The next structure we were led to had been the kitchen. This building had been
destroyed by fire. Pots and pans were strewn around the floor... remnants of wooden
cabinets leaned against the remaining walls... one wall was completely destroyed...
After this we were led into the Sunday school room, were the children had studied and
hid. This was by far, the hardest place to face. Inside, the front left corner was stained a
dark brown color. Our guide explained that this was where they had thrown the children up
against the wall and killed them. After this, our guide walked out of the room. We stayed
here for a long time. There were dried up flowers laid everywhere in the front of the room
that people had left. There was a banner that children that had survived the genocide
elsewhere had written...
"Your death
has left
a great gap
in our life
and we will
never forget
you."
Silence filled the place as we sat and processed what we were seeing... the weight of it,
the effects it's had on the country, etc. After a long period of time, we got up to leave. As we
were walking back, we asked what the purple and the white in all the banners stood for...
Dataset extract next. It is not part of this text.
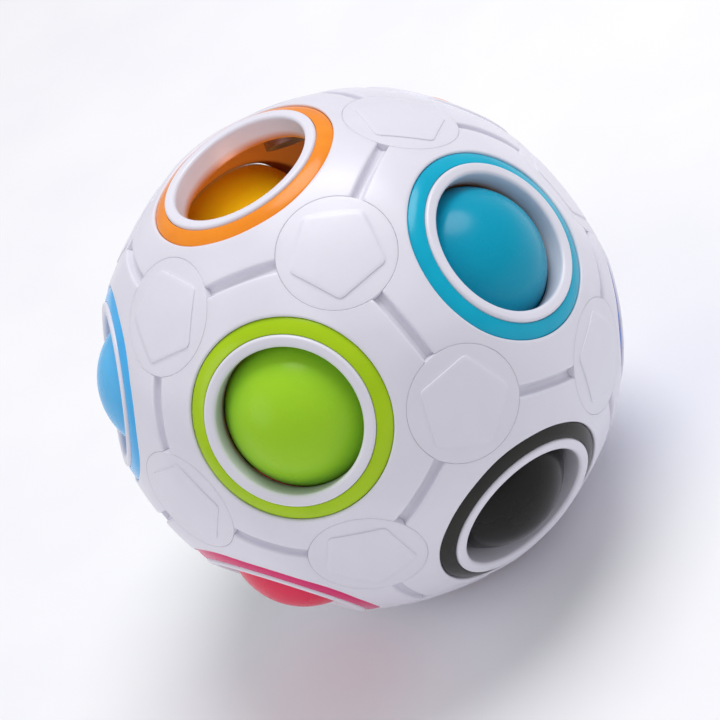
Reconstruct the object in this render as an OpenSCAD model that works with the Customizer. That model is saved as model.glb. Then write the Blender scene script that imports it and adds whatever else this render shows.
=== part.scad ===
// Rainbow puzzle ball: a hollow ball of twelve panels with twelve holes and eleven small balls.
// A small ball next to the empty hole is pressed in, passes under the shell and comes out there.
// Origin at the centre of the ball, +Z through the empty hole, in millimetres. The ball rests on
// the rim of the hole at the bottom.

/* [Shell] */
// Outside diameter of the shell
shell_d = 70; // [66:1:74]
// Thickness of the shell's wall
wall = 3.7; // [3.5:0.1:3.9]
// Gap between neighbouring panels
seam = 0.06; // [0.04:0.01:0.1]
// Half the width of the groove along each seam, and the radius of its round floor
groove_r = 0.7; // [0.5:0.05:0.9]
// Depth of the groove
groove_depth = 1.15; // [1:0.05:1.4]

/* [Holes] */
// Diameter of each hole
bore_d = 19; // [18.6:0.1:19.4]
// Outside diameter of the white rim round each hole
rim_d = 22.08; // [22:0.02:22.3]
// How far the rim's crest stands above the coloured ring's inner edge
rim_rise = 0.4; // [0.2:0.1:0.6]

/* [Rings] */
// Outside diameter of each coloured ring
ring_d = 26; // [25.5:0.1:26.5]
// Depth of the ring below its inner edge
ring_depth = 2.5; // [1.8:0.1:2.8]
// How much the ring's face is crowned
ring_crown_r = 5; // [4:0.5:10]

/* [Small balls] */
// Diameter of each small ball
small_d = 21; // [20.8:0.1:21.2]
// Clearance between a ball and the edge of its hole
seat_gap = 0.05; // [0.03:0.01:0.1]
// Diameter of the loose ball in the middle
core_d = 12.6; // [10:0.1:12.6]

/* [Corner caps] */
// Diameter of each cap
cap_d = 15; // [14:0.1:15.4]
// Distance from the centre of the ball to the top of a cap
cap_top = 34.55; // [34.3:0.05:34.7]
// Radius of the shallow dome over each corner
dome_r = 60; // [50:1:80]
// Distance from the middle of a cap to its pentagon's corners
pentagon_r = 6.3; // [5.5:0.1:6.5]
// Height of the raised pentagon
emboss = 0.15; // [0.1:0.05:0.2]

/* [Hidden] */

// Facets round a full turn
$fn = 72;
// Larger than anything that is cut
far = 60;
// How far pieces that are joined run into each other
overlap = 0.5;
shell_r = shell_d / 2;
inner_r = shell_r - wall;
bore_r = bore_d / 2;
rim_r = rim_d / 2;
ring_r = ring_d / 2;
small_r = small_d / 2;
// Radius of the blank that a panel is cut from, past its furthest corner
panel_reach = 23;

// Angles of the dodecahedron, measured from the axis of a hole
hole_to_hole = atan(2);
hole_to_edge = hole_to_hole / 2;
hole_to_corner = atan(3 - sqrt(5));
second_corner = atan(3 + sqrt(5));

// Each hole: tilt from +Z, turn about Z, and turn about its own axis that lines up its corners
function upper_hole(k) = [hole_to_hole, -90 + 72 * k, 0];
function lower_hole(k) = [180 - hole_to_hole, 18 + 72 * k, 36];
HOLES = concat(
    [[0, 90, 0]],
    [for (k = [0:4]) upper_hole(k)],
    [for (k = [0:4]) lower_hole(k)],
    [[180, 198, 36]]
);
white_hole = 3;
bottom_hole = 11;

// Each corner: tilt from +Z and turn about Z, in four rows of five from the top
CORNERS = concat(
    [for (k = [0:4]) [hole_to_corner, 18 + 72 * k]],
    [for (k = [0:4]) [second_corner, 18 + 72 * k]],
    [for (k = [0:4]) [180 - second_corner, -18 + 72 * k]],
    [for (k = [0:4]) [180 - hole_to_corner, -18 + 72 * k]]
);
// How each cap happens to be turned in its seat
CAP_TURNS = [
    10, 50, 36, 60, 36,
    60, 24, 0, 21, 0,
    12, 40, 66, 20, 60,
    30, 55, 5, 44, 15
];

// Ring and rim, as heights above the centre of the ball along the hole's axis
ring_inner_top = 33.1;
ring_outer_top = 32.1;
ring_floor = ring_inner_top - ring_depth;
rim_top = ring_inner_top + rim_rise;
// Roundings of the rim's two edges, the clearance round a ring and the chamfer at its seat's mouth
rim_inner_round = 0.5;
rim_outer_round = 0.4;
ring_gap = 0.05;
seat_chamfer = 0.45;

// Places of the small balls: seated in a hole, pressed in, and flush in the bottom hole
lip_height = sqrt(inner_r * inner_r - bore_r * bore_r);
seat_r = small_r + seat_gap;
ball_out = lip_height - sqrt(seat_r * seat_r - bore_r * bore_r);
flush_gap = 0.3;
ball_flush = rim_top - small_r - flush_gap;

// Cap seat, screw and nut, as heights above the centre of the ball along the corner's axis
cap_r = cap_d / 2;
cap_gap = 0.1;
cap_floor = 32.9;
cap_blank_h = 3;
collar_r = 3.4;
collar_wall = 0.85;
collar_floor = 32;
head_r = 2.3;
head_h = 1.2;
head_room = 0.2;
shank_r = 1;
shank_gap = 0.1;
thread_gap = 0.02;
nut_r = 3.2;
nut_floor = 29.4;
nut_blank_h = 3;
slot_w = 0.6;
slot_depth = 0.4;
dome_centre = dome_r - cap_top;

SHELL_WHITE = "#e9e8ef";
STEEL = "#a8abb0";
RING_COLOURS = [
    "#f7941e", "#a9cb15", "#00a9cf", "#e4e4ea", "#f2c414", "#3fa4e8",
    "#2c4fb5", "#7a3aa6", "#0d7a3c", "#e2245f", "#2f3029", "#c4161c"
];
// The orange ball has been passed into the white ring's hole; the others are in their own
function ball_colour(i) = RING_COLOURS[i == white_hole ? 0 : i];

module at_hole(i) {
    h = HOLES[i];
    rotate([0, h[0], h[1]])
        rotate([0, 0, h[2]])
            children();
}

module at_corner(i) {
    c = CORNERS[i];
    rotate([0, c[0], c[1]])
        children();
}

// The five corners and the five edges round a hole, in the hole's own frame
module each_corner() {
    for (k = [0:4])
        rotate([0, hole_to_corner, 72 * k])
            children();
}

module each_edge() {
    for (k = [0:4])
        rotate([0, hole_to_edge, 36 + 72 * k])
            children();
}

// Shallow dome over a corner, lowered by drop
module corner_dome(drop = 0) {
    translate([0, 0, -dome_centre - drop])
        sphere(r = dome_r, $fn = 144);
}

// Cross-section of the rim: a collar with both its top edges rounded
module rim_section() {
    root = ring_floor - overlap;
    inner_mid = bore_r + rim_inner_round;
    outer_mid = rim_r - rim_outer_round;
    translate([bore_r, root])
        square([rim_r - bore_r, rim_top - rim_inner_round - root]);
    translate([inner_mid, root])
        square([outer_mid - inner_mid, rim_top - root]);
    translate([inner_mid, rim_top - rim_inner_round])
        circle(r = rim_inner_round, $fn = 48);
    translate([outer_mid, rim_top - rim_outer_round])
        circle(r = rim_outer_round, $fn = 48);
}

// One panel of the shell in its hole's frame, with +Z out of the hole
module panel_shape() {
    difference() {
        union() {
            difference() {
                intersection() {
                    sphere(r = shell_r, $fn = 144);
                    cylinder(r = panel_reach, h = far);
                    corner_domes();
                }
                ring_seat();
            }
            rotate_extrude($fn = 144)
                rim_section();
        }
        sphere(r = inner_r, $fn = 144);
        cylinder(r = bore_r, h = far, $fn = 144);
        each_edge()
            edge_cut();
        each_corner()
            corner_cut();
    }
}

// What the five shallow domes over a panel's corners have in common
module corner_domes() {
    intersection_for (k = [0:4])
        rotate([0, hole_to_corner, 72 * k])
            corner_dome(emboss);
}

// Round pocket that the rim stands in and the coloured ring drops into, with a chamfered mouth
module ring_seat() {
    seat = ring_r + ring_gap;
    translate([0, 0, ring_floor])
        cylinder(r = seat, h = far, $fn = 144);
    translate([0, 0, ring_outer_top])
        cylinder(r1 = seat, r2 = seat + seat_chamfer, h = seat_chamfer, $fn = 144);
}

// Everything beyond the seam, and half of the round-floored groove along it
module edge_cut() {
    translate([-seam / 2, -far, 0])
        cube([far, 2 * far, far]);
    rotate([0, 90, 0])
        rotate_extrude($fn = 144)
            translate([shell_r + groove_r - groove_depth, 0])
                groove_section();
}

module groove_section() {
    circle(r = groove_r, $fn = 48);
    translate([0, -groove_r])
        square([far, 2 * groove_r]);
}

// Seat for a cap, its collar and the screw under it
module corner_cut() {
    translate([0, 0, cap_floor])
        cylinder(r = cap_r + cap_gap, h = far);
    translate([0, 0, collar_floor])
        cylinder(r = collar_r + cap_gap, h = far);
    cylinder(r = shank_r + shank_gap, h = far);
}

module panel(i) {
    color(SHELL_WHITE)
        at_hole(i)
            panel_shape();
}

// Coloured ring with a crowned face, sunk in its seat round the rim
module ring(i) {
    inner = rim_r + ring_gap;
    mid = [(inner + ring_r) / 2, (ring_inner_top + ring_outer_top) / 2];
    across = [ring_r - inner, ring_outer_top - ring_inner_top];
    half = norm(across) / 2;
    sink = sqrt(ring_crown_r * ring_crown_r - half * half);
    crown = mid - sink * [-across[1], across[0]] / norm(across);
    color(RING_COLOURS[i])
        at_hole(i)
            rotate_extrude($fn = 144)
                intersection() {
                    translate([inner, ring_floor + ring_gap])
                        square([ring_r - inner, ring_depth + 1]);
                    translate(crown)
                        circle(r = ring_crown_r, $fn = 96);
                }
}

module small_ball(i) {
    color(ball_colour(i))
        at_hole(i)
            translate([0, 0, i == bottom_hole ? ball_flush : ball_out])
                sphere(r = small_r);
}

module core_ball() {
    color(SHELL_WHITE)
        sphere(r = core_d / 2);
}

// Round cap with a raised pentagon, and a collar round the screw's head
module cap(i) {
    color(SHELL_WHITE)
        at_corner(i)
            rotate([0, 0, CAP_TURNS[i]])
                difference() {
                    union() {
                        intersection() {
                            translate([0, 0, cap_floor + thread_gap])
                                cylinder(r = cap_r, h = cap_blank_h);
                            corner_dome(emboss);
                        }
                        intersection() {
                            translate([0, 0, cap_floor + thread_gap])
                                linear_extrude(height = cap_blank_h)
                                    circle(r = pentagon_r, $fn = 5);
                            corner_dome();
                        }
                        translate([0, 0, collar_floor + thread_gap])
                            cylinder(r = collar_r, h = cap_floor - collar_floor + overlap);
                    }
                    translate([0, 0, collar_floor - overlap])
                        cylinder(r = collar_r - collar_wall, h = overlap + head_h + head_room);
                }
}

// Nuts inside the shell, one behind each corner
module corner_nuts() {
    color(STEEL)
        for (i = [0:19])
            at_corner(i)
                difference() {
                    intersection() {
                        translate([0, 0, nut_floor])
                            cylinder(r = nut_r, h = nut_blank_h);
                        sphere(r = inner_r - thread_gap, $fn = 144);
                    }
                    cylinder(r = shank_r + thread_gap, h = far);
                }
}

// Screws that clamp three panels to each nut, hidden under the caps
module corner_screws() {
    color(STEEL)
        for (i = [0:19])
            at_corner(i)
                difference() {
                    union() {
                        translate([0, 0, collar_floor + thread_gap])
                            cylinder(r = head_r, h = head_h);
                        translate([0, 0, nut_floor])
                            cylinder(r = shank_r, h = collar_floor - nut_floor + overlap);
                    }
                    translate([-far / 2, -slot_w / 2, collar_floor + thread_gap + head_h - slot_depth])
                        cube([far, slot_w, head_h]);
                }
}

// The twelve panels, each named after the ring that it carries
module panel_orange() panel(0);
module panel_green() panel(1);
module panel_cyan() panel(2);
module panel_white() panel(3);
module panel_yellow() panel(4);
module panel_light_blue() panel(5);
module panel_dark_blue() panel(6);
module panel_purple() panel(7);
module panel_dark_green() panel(8);
module panel_pink() panel(9);
module panel_black() panel(10);
module panel_red() panel(11);

// The twelve rings
module ring_orange() ring(0);
module ring_green() ring(1);
module ring_cyan() ring(2);
module ring_white() ring(3);
module ring_yellow() ring(4);
module ring_light_blue() ring(5);
module ring_dark_blue() ring(6);
module ring_purple() ring(7);
module ring_dark_green() ring(8);
module ring_pink() ring(9);
module ring_black() ring(10);
module ring_red() ring(11);

// The eleven small balls, each named after its own colour. The orange hole is the empty one
module ball_green() small_ball(1);
module ball_cyan() small_ball(2);
module ball_orange() small_ball(3);
module ball_yellow() small_ball(4);
module ball_light_blue() small_ball(5);
module ball_dark_blue() small_ball(6);
module ball_purple() small_ball(7);
module ball_dark_green() small_ball(8);
module ball_pink() small_ball(9);
module ball_black() small_ball(10);
module ball_red() small_ball(11);

// The twenty corner caps, counted from the top
module cap_01() cap(0);
module cap_02() cap(1);
module cap_03() cap(2);
module cap_04() cap(3);
module cap_05() cap(4);
module cap_06() cap(5);
module cap_07() cap(6);
module cap_08() cap(7);
module cap_09() cap(8);
module cap_10() cap(9);
module cap_11() cap(10);
module cap_12() cap(11);
module cap_13() cap(12);
module cap_14() cap(13);
module cap_15() cap(14);
module cap_16() cap(15);
module cap_17() cap(16);
module cap_18() cap(17);
module cap_19() cap(18);
module cap_20() cap(19);

panel_orange();
panel_green();
panel_cyan();
panel_white();
panel_yellow();
panel_light_blue();
panel_dark_blue();
panel_purple();
panel_dark_green();
panel_pink();
panel_black();
panel_red();
ring_orange();
ring_green();
ring_cyan();
ring_white();
ring_yellow();
ring_light_blue();
ring_dark_blue();
ring_purple();
ring_dark_green();
ring_pink();
ring_black();
ring_red();
ball_green();
ball_cyan();
ball_orange();
ball_yellow();
ball_light_blue();
ball_dark_blue();
ball_purple();
ball_dark_green();
ball_pink();
ball_black();
ball_red();
core_ball();
cap_01();
cap_02();
cap_03();
cap_04();
cap_05();
cap_06();
cap_07();
cap_08();
cap_09();
cap_10();
cap_11();
cap_12();
cap_13();
cap_14();
cap_15();
cap_16();
cap_17();
cap_18();
cap_19();
cap_20();
corner_nuts();
corner_screws();
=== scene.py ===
"""Rainbow puzzle ball: the looks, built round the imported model.

Meshes are worked out in millimetres in a hole's or a corner's own frame, with +Z out of the ball,
and then set in place in metres. The shell's panels, rings, balls and caps get finer meshes than
the CAD nodes have; the screws, nuts and core ball keep theirs.
"""
import math

import bmesh
import bpy
from mathutils import Matrix, Vector


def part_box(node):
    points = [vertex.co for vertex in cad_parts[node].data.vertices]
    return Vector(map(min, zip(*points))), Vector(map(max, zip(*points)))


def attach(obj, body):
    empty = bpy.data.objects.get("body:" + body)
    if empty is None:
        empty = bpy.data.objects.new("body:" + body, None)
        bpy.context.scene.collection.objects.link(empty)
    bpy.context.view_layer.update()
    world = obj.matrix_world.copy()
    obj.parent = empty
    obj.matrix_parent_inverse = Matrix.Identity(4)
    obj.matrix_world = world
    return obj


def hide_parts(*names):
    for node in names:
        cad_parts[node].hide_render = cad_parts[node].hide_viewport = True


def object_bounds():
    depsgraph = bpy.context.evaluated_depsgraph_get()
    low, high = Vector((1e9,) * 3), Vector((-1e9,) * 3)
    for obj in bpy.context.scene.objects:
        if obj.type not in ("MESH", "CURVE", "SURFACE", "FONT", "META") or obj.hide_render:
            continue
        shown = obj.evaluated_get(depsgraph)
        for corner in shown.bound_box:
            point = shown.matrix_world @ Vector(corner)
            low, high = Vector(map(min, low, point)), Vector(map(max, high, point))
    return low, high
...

"The purple," she said, "stands for mourning... the white," she continued, "stands for hope."
These people have endured so much heartache and loss... none have been left unaffected
in one way or another. The stories of reconciliation that I have heard... are absolutely...
incredible, powerful, moving, inspiring...
The fact that they can say to one another, "You killed my mother, father, brother, or
sister," and with the same breath, say, "I forgive you..." is powerful beyond words. They have
a long way to go, but they have come so far, and have so much to teach us.
BLOWN AWAY. I can't wait to hear about this in person. I miss you and I'm so incredibly proud of you. I've fallen in love with Africa already. We MUST go.